Don’t rely on ballpark figures. Come armed with 2 to 3 quotes from licensed contractors who specialize in fire restoration. General contractors might overestimate fire-specific tasks, while specialists know exactly what encapsulation and remediation cost. Handing an investor a quote that says “Smoke Remediation: $8,500” is far more powerful than saying, “It might cost a few grand to fix the smell.”

ARV (After Repair Value)

Show the math clearly. The deal only makes sense if there is a profit margin. Present a clear comparison:

  • Purchase Price + Restoration Costs vs. Final Market Value.

Show comparable sales (comps) of renovated homes in the neighborhood. Prove that even with the extensive repairs, the spread allows for a healthy profit. If the numbers work on paper, the physical damage becomes less intimidating.

Permits and Code

Fire restoration often requires specific permits that standard renovations do not. Briefly discuss that you have checked with the local municipality regarding reconstruction requirements.
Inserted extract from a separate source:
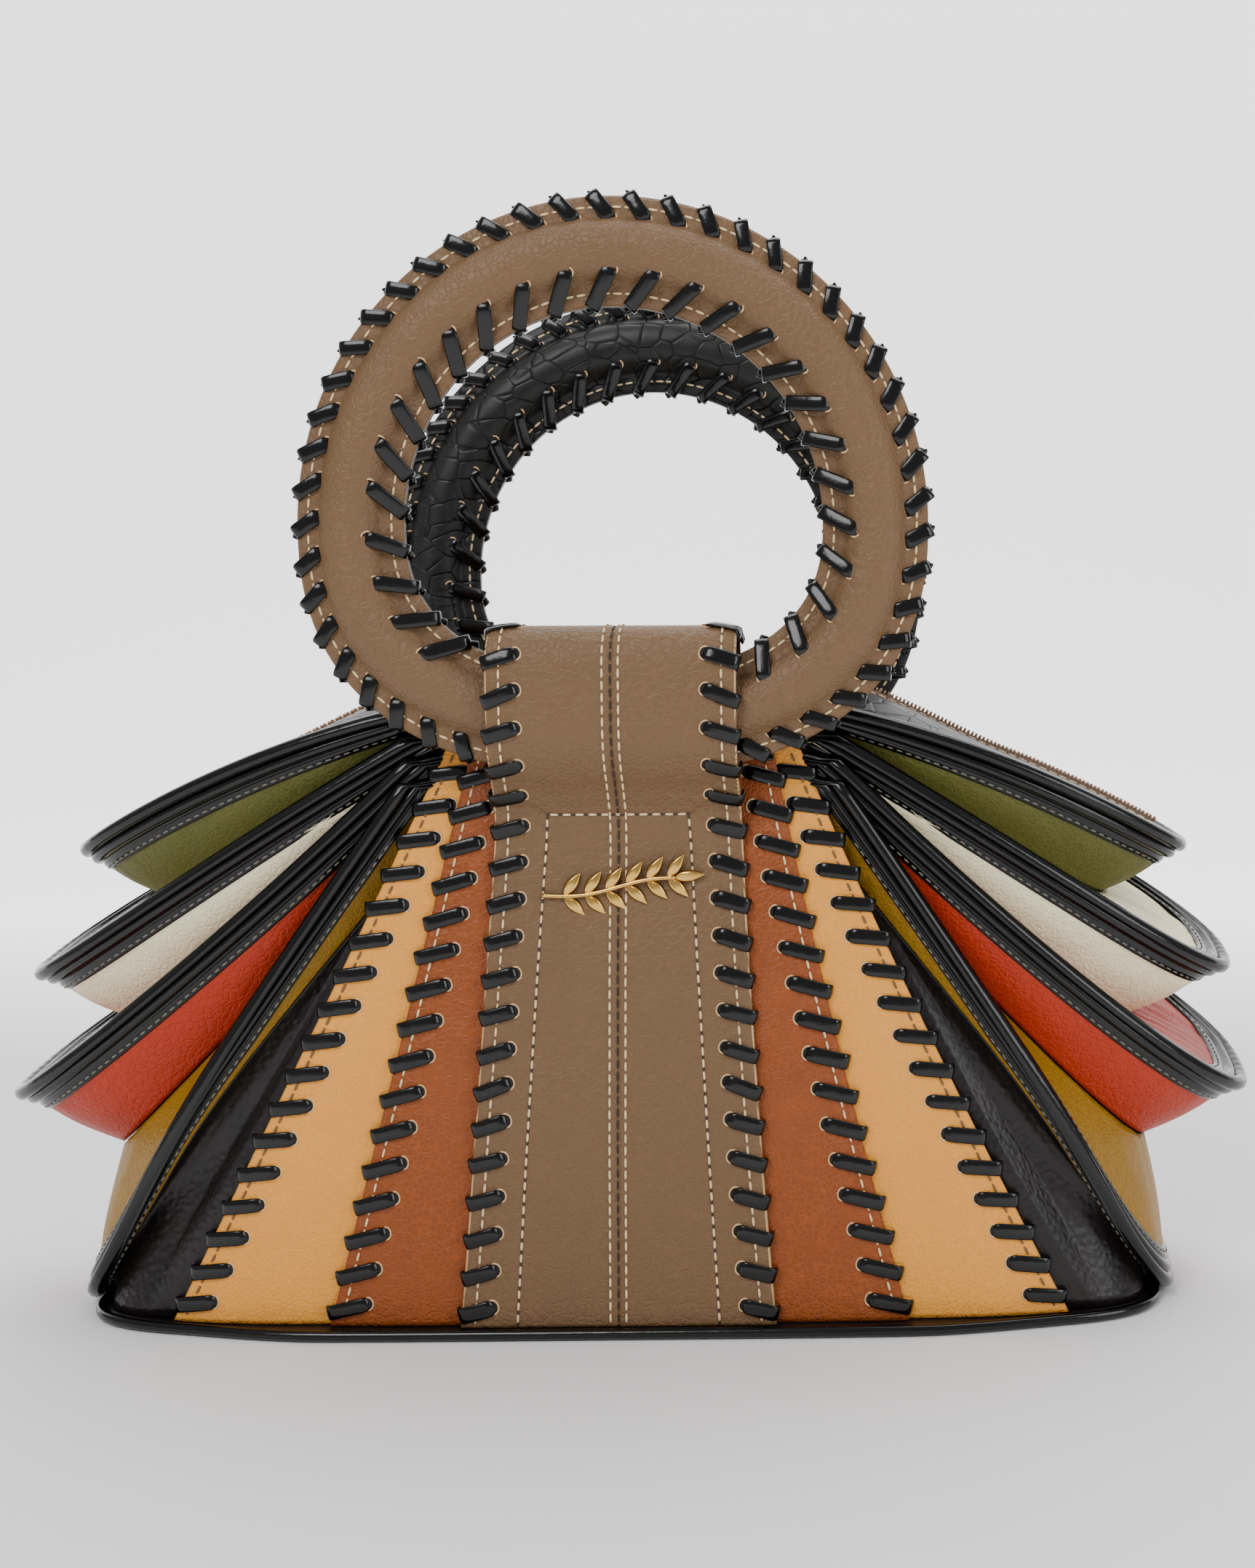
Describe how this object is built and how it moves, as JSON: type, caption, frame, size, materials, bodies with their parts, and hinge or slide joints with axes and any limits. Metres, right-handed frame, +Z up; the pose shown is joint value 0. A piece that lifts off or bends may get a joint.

Knowing whether the property needs to be brought up to current code (which can be expensive) versus restored to its previous state is a massive value-add. Saving the investor this legwork builds immense trust.

A Clear Path to Profit

Selling a fire-damaged home requires a shift in perspective. You are not just selling a damaged house; you are selling a project with a clear path to profit.

By prioritizing safety, categorizing the damage honestly, managing the sensory experience, and providing concrete financial data, you remove the guesswork for the investor. When you present the property as a calculated risk rather than a scary gamble, you turn a burnt shell into a sold asset.